“It’s absolutely cataclysmic,” said Heather Barr, associate director of the women’s rights division at Human Rights Watch. “We don’t have months or weeks to stem this emergency … we are in the emergency already.”
The problem is particularly acute for
Afghan girls, who have stayed home and watched their brothers return to secondary school since
the Taliban takeover. The Taliban said it is working on a plan to allow girls to return too, but have not said when that could happen or what conditions may be imposed.
The uncertainty
combined with
rising poverty has pushed many girls into the marriage market.
“As long as a girl is in school, her family is invested in her future,” said Barr, from Human Rights Watch. “As soon as a girl falls out of education, then suddenly it becomes much more likely that she’s going to be married off.”
And once a girl is sold as a bride, her chances of continuing an education or pursuing an independent path are close to zero.
Instead, she faces a much darker future. Without access to contraception or reproductive health services, nearly 10% of Afghan girls aged 15 to 19 give birth every year, according to the
UN Population Fund (UNFPA).
Many are too young to be able to consent to sex and face complications in childbirth due to their underdeveloped bodies — pregnancy-related mortality rates for girls aged 15 to 19 are more than double the rate for women aged 20 to 24, according to UNFPA.
‘I don’t want to leave my parents’
Magul, a 10-year-old girl in neighboring Ghor province, cries every day as she prepares to be sold to a 70-year-old man to settle her family’s debts. Her parents had borrowed 200,000 Afghanis ($2,200) from a neighbor in their village — but without a job or savings, they have no way of returning the money.
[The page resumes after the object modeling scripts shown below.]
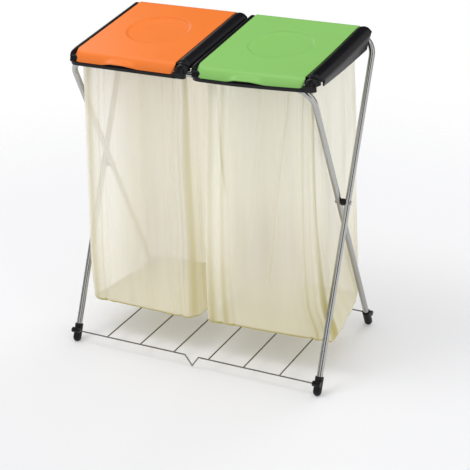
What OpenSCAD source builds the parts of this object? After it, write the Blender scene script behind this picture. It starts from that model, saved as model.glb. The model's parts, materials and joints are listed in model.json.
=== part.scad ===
// Folding stand that holds two waste bags, each under its own hinged lid.
// Two bent tube frames cross at a riveted pivot. Two moulded rims bridge their top tubes.
// Millimetres. X to the right, Y to the back, Z up. The origin is on the floor, midway between the feet.

/* [Tube frames] */
// Outside diameter of the frame tubes
tube_d = 13; // [11:0.5:15]
// Wall of the frame tubes
tube_wall = 1.2; // [0.8:0.1:2]
// Distance between the axes of the outer legs
outer_span = 600; // [590:1:620]
// Gap between an outer and an inner leg at the pivot
leg_gap = 7.5; // [6:0.5:9]
// Distance from the middle to where a leg's axis meets the floor
foot_reach = 172; // [160:1:185]
// Height of the pivot
pivot_height = 377; // [360:1:400]
// Height of the outer frame's top tube, at the back
outer_top = 698; // [680:1:720]
// Height of the inner frame's top tube, at the front
inner_top = 667; // [655:1:680]
// Bend radius of both frames, on the tube's axis
bend_radius = 42; // [36:1:48]

/* [Pivots] */
// Diameter of the rivets' shanks
rivet_d = 5; // [4:0.5:6]
// Diameter of the rivets' heads
rivet_head_d = 10; // [8:0.5:12]
// Height of the rivets' heads beyond the tube
rivet_head_h = 1.5; // [1:0.1:2]
// Diameter of the spacers between the legs
spacer_d = 15; // [12:0.5:18]

/* [Feet] */
// Diameter of the feet's sleeves
foot_d = 18.6; // [17.5:0.1:20]
// Height of the sleeves along the leg, from the floor
foot_height = 42; // [38:1:50]
// Depth of the flat that the foot's round end stands on
foot_flat = 0.8; // [0.4:0.1:1.5]
// Solid plastic between the round end's centre and the tube's end
foot_floor = 2; // [1:0.5:4]
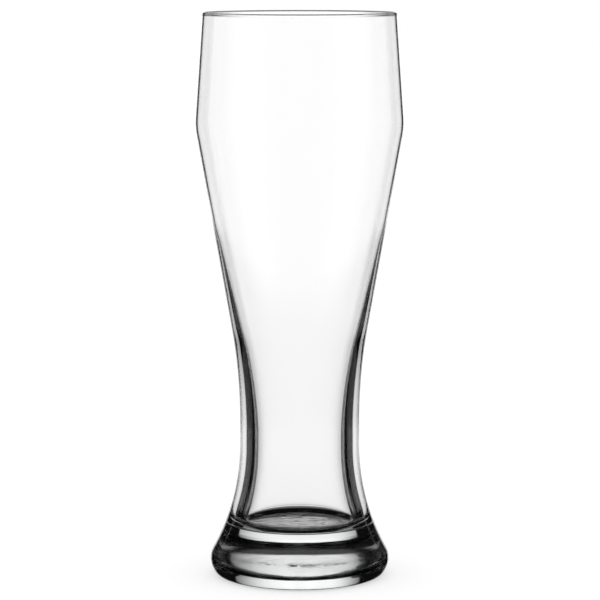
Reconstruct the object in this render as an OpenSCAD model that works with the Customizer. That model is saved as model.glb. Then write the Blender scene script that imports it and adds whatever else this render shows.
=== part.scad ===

The buyer had dragged Magul’s father, Ibrahim, to a Taliban prison and threatened to have him jailed for failing to repay his debt. Ibrahim, who only goes by one name, said he promised the buyer he would pay in a month. But now time is up.
“I don’t know what to do,” Ibrahim said. “Even if I don’t give him my daughters, he will take them.”
Magul’s mother, Gul Afroz, feels just as helpless. “I’m praying to God these bad days pass,” she said.
Like Qorban, the buyer claimed he would not mistreat Magul and that she would simply help with cooking and cleaning at his home. But the reassurances ring hollow in the face of his threats against Magul’s family.
“I really don’t want him. If they make me go, I will kill myself,” Magul said, sobbing as she sat on the floor of her home. “I don’t want to leave my parents.”
It’s a similar situation for a nine-member family in Ghor province that is selling two daughters aged 4 and 9. The father has no job, like most in the displacement camp — but he faces even tougher odds with a disability.
He is prepared to sell the girls for 100,000 Afghanis (about $1,100) each. Zaiton, the 4-year-old, with wispy bangs and large brown eyes, said she knows why this is happening: “Because we are a poor family and we don’t have food to eat.”
Their grandmother, Rokhshana, is distraught.
“If we have food and there is someone to help us, we would never do this,” Rokhshana said through tears. “We don’t have any choice.”